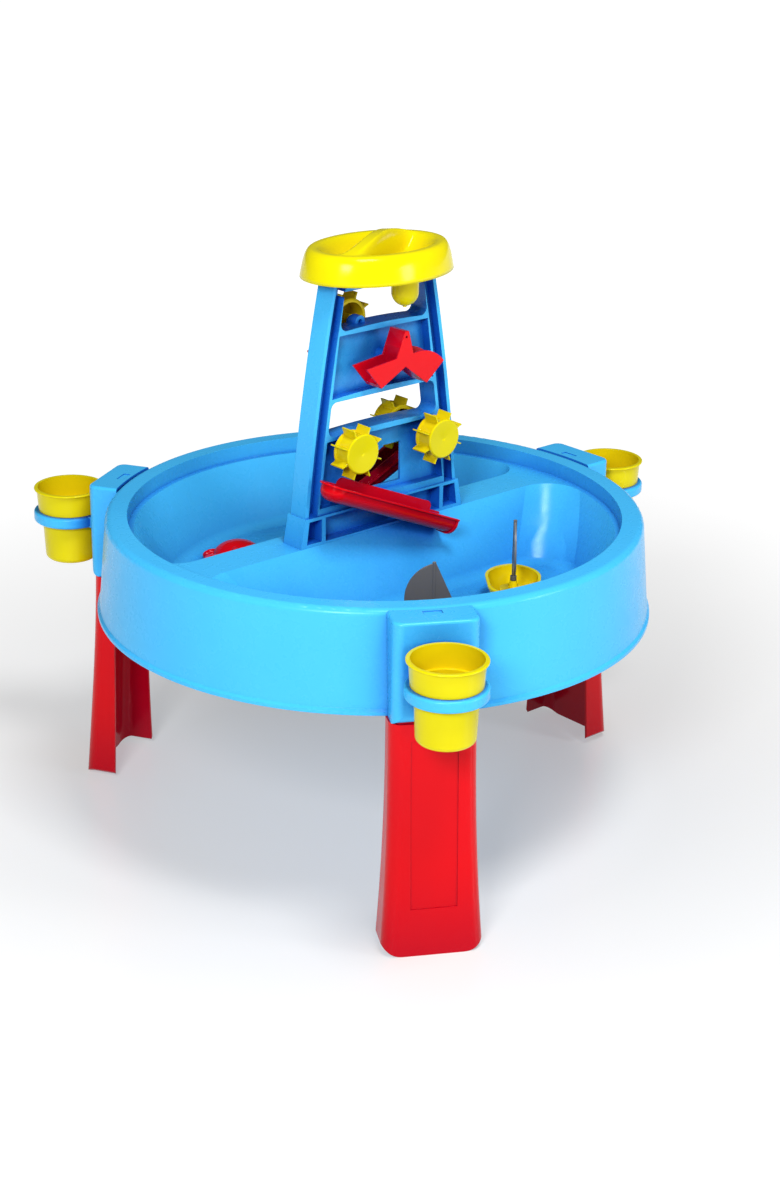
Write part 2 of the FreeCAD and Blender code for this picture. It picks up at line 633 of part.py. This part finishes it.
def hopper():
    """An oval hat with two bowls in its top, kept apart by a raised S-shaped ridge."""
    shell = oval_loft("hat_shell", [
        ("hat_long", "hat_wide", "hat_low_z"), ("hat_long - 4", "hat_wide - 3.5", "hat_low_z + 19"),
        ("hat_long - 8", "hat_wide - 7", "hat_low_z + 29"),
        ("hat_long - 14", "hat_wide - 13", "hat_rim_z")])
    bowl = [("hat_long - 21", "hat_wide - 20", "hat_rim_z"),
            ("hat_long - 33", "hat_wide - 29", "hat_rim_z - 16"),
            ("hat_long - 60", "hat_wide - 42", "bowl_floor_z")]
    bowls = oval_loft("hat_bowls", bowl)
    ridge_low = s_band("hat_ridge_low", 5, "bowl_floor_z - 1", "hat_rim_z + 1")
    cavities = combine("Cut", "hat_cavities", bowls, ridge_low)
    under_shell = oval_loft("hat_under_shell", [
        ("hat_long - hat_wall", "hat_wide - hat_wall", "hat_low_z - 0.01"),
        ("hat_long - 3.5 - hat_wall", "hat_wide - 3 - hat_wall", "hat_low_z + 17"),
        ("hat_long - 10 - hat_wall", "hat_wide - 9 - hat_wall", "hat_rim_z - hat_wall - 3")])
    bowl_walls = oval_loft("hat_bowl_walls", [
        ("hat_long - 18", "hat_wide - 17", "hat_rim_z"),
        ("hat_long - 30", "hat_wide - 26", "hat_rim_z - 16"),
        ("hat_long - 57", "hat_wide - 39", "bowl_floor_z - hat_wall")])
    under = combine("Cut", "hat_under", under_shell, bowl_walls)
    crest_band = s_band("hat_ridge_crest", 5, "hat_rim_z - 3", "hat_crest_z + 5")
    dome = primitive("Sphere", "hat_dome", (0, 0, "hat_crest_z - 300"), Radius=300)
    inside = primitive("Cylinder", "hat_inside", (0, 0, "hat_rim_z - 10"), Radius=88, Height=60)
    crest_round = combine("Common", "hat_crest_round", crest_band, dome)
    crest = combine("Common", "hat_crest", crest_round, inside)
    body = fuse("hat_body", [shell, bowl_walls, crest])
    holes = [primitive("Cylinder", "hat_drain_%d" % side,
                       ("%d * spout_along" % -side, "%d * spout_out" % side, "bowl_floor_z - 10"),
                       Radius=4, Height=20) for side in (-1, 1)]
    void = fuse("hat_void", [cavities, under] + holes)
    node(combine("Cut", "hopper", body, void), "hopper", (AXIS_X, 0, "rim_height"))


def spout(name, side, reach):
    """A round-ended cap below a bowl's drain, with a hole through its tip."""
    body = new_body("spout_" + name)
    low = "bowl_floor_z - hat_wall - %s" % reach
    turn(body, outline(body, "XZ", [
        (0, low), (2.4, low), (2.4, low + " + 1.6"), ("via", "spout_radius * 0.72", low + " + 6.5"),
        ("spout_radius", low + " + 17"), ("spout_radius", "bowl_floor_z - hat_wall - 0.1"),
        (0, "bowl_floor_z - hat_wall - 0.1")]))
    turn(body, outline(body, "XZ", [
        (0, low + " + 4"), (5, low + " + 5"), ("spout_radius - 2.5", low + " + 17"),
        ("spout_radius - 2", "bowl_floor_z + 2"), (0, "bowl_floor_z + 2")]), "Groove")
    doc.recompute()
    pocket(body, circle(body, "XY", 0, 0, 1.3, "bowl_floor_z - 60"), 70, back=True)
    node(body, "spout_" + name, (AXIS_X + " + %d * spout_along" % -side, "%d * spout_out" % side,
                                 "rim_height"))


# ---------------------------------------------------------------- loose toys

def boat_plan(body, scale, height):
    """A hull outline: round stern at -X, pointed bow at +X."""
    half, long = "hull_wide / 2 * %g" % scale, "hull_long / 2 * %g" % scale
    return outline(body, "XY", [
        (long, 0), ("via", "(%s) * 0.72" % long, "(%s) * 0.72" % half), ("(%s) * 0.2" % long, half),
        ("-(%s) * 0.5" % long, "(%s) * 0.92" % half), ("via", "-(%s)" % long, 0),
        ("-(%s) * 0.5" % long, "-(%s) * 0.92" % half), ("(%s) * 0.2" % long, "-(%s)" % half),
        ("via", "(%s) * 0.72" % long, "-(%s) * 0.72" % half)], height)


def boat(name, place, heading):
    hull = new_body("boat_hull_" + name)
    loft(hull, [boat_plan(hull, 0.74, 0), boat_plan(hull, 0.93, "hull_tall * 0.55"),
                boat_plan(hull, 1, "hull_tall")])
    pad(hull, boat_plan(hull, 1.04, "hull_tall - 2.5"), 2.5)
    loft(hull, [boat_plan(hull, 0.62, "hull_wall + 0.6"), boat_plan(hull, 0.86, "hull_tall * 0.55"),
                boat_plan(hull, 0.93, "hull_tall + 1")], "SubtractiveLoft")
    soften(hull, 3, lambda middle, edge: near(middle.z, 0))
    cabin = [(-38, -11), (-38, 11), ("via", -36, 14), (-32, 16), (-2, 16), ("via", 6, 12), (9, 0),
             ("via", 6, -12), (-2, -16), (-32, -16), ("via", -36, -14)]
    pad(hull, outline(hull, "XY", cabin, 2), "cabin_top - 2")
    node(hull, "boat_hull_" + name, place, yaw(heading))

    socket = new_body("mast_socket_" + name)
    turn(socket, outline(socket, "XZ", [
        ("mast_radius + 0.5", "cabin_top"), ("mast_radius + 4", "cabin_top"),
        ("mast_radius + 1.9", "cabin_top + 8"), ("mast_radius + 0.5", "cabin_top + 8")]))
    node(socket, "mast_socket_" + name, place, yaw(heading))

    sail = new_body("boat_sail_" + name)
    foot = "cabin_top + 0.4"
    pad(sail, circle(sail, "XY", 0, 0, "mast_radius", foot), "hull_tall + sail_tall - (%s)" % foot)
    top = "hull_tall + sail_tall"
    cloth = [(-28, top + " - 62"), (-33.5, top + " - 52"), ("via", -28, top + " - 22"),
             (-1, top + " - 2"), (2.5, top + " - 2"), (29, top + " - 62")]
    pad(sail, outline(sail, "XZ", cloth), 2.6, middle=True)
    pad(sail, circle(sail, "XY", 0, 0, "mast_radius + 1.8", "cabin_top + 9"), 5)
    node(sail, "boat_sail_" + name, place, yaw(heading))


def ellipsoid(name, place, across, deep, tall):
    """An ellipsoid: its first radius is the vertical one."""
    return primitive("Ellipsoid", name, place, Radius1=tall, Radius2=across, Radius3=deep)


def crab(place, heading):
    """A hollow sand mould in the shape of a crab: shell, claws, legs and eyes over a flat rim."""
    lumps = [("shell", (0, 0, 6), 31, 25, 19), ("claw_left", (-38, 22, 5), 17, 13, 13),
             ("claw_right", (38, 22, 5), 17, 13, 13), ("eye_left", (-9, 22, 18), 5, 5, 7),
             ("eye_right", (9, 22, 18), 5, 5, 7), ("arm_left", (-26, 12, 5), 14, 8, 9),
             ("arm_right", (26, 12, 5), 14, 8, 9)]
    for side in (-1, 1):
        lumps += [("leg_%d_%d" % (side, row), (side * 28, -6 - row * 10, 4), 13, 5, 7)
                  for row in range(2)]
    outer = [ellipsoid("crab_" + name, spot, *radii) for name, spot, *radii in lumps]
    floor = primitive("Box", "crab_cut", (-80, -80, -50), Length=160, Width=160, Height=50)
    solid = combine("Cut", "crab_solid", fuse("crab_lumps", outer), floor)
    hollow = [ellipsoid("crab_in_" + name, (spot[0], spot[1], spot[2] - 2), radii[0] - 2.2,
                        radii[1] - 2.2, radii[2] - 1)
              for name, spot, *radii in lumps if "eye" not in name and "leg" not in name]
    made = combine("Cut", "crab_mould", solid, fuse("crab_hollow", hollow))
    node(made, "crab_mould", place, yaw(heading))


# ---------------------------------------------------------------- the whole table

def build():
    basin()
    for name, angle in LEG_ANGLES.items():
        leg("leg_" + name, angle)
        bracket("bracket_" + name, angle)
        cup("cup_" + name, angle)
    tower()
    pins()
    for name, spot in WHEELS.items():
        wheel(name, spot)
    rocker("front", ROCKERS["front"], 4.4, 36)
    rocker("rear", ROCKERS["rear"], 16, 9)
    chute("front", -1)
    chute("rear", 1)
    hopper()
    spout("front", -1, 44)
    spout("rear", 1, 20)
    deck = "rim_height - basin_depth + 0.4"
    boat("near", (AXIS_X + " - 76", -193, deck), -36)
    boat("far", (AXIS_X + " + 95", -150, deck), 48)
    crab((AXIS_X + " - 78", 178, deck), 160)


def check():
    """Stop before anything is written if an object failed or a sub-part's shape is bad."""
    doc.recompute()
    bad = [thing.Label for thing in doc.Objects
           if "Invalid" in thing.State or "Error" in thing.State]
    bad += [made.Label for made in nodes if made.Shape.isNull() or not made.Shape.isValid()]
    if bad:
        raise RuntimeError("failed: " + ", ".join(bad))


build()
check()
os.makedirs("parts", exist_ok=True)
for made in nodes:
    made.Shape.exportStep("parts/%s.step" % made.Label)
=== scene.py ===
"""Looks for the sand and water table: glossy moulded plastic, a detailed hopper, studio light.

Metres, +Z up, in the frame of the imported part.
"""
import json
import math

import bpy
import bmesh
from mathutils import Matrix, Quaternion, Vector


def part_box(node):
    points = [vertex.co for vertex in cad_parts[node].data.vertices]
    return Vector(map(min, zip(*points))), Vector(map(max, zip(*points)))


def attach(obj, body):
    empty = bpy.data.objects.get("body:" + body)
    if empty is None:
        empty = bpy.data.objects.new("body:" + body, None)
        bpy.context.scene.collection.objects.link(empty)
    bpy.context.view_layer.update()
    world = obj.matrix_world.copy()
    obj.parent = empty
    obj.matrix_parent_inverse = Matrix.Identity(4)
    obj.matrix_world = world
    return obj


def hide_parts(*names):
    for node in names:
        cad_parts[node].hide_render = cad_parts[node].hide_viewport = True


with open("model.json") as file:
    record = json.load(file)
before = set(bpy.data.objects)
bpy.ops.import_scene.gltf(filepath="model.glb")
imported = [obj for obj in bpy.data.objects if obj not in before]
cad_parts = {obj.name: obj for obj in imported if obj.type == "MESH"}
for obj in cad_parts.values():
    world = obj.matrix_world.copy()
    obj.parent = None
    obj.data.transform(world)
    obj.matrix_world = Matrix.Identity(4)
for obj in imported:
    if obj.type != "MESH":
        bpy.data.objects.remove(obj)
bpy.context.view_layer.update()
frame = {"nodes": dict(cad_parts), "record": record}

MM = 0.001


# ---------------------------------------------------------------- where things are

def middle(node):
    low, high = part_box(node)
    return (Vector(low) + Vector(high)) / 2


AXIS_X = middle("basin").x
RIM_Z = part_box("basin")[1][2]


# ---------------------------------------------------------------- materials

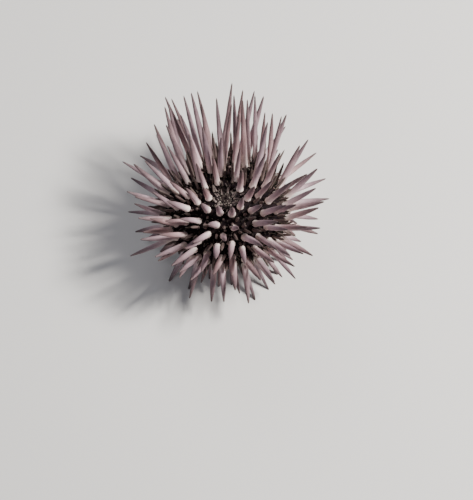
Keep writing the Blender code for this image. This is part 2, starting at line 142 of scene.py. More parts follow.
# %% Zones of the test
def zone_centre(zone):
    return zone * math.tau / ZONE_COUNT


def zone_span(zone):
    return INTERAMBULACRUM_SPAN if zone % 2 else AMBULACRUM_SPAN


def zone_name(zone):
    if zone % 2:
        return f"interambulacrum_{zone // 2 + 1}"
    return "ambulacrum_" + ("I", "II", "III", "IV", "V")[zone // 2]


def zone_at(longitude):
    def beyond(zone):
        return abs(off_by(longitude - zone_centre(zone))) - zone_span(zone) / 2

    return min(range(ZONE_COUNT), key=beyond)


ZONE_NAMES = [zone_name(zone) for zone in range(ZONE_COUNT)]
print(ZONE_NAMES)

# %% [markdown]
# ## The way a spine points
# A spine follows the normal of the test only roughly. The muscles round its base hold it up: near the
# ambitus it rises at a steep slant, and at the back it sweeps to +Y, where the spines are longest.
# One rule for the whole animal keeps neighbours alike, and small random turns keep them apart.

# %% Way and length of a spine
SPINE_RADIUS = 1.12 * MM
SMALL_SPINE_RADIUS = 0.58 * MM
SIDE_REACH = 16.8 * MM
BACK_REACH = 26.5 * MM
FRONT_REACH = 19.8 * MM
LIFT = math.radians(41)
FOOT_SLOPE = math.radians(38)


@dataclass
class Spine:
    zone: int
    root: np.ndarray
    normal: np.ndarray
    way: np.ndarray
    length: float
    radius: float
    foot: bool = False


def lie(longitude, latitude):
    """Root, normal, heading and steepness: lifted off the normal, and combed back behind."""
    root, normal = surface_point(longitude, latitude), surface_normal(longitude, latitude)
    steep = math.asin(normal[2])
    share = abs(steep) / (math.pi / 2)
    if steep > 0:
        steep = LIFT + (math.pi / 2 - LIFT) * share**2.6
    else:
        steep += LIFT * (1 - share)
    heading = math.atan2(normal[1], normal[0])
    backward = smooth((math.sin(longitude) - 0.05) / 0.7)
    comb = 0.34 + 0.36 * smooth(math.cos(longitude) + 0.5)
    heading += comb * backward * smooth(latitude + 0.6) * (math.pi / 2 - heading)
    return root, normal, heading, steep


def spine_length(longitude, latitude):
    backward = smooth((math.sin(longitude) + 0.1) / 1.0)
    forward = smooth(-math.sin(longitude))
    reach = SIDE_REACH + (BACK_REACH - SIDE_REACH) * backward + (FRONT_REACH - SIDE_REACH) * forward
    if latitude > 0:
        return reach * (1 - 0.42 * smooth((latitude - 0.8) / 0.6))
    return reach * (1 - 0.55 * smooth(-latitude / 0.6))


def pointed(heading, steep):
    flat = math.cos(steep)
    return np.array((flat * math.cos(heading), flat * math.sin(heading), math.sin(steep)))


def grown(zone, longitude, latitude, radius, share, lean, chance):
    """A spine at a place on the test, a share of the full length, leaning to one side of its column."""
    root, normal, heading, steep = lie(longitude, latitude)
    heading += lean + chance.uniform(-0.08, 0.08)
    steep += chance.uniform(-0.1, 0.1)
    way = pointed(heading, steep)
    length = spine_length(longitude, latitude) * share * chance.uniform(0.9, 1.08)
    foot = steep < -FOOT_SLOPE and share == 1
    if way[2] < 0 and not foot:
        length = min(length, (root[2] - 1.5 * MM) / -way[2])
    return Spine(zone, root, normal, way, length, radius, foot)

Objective
Nothing beyond the lines starting at the line containing "Keep writing the" and ending at the line containing "return INTERAMBULACRUM_SPAN if" is to be reproduced; reproduce those lines exactly, both ends included.

Exercise solution
Keep writing the Blender code for this image. This is part 2, starting at line 142 of scene.py. More parts follow.
# %% Zones of the test
def zone_centre(zone):
    return zone * math.tau / ZONE_COUNT


def zone_span(zone):
    return INTERAMBULACRUM_SPAN if zone % 2 else AMBULACRUM_SPAN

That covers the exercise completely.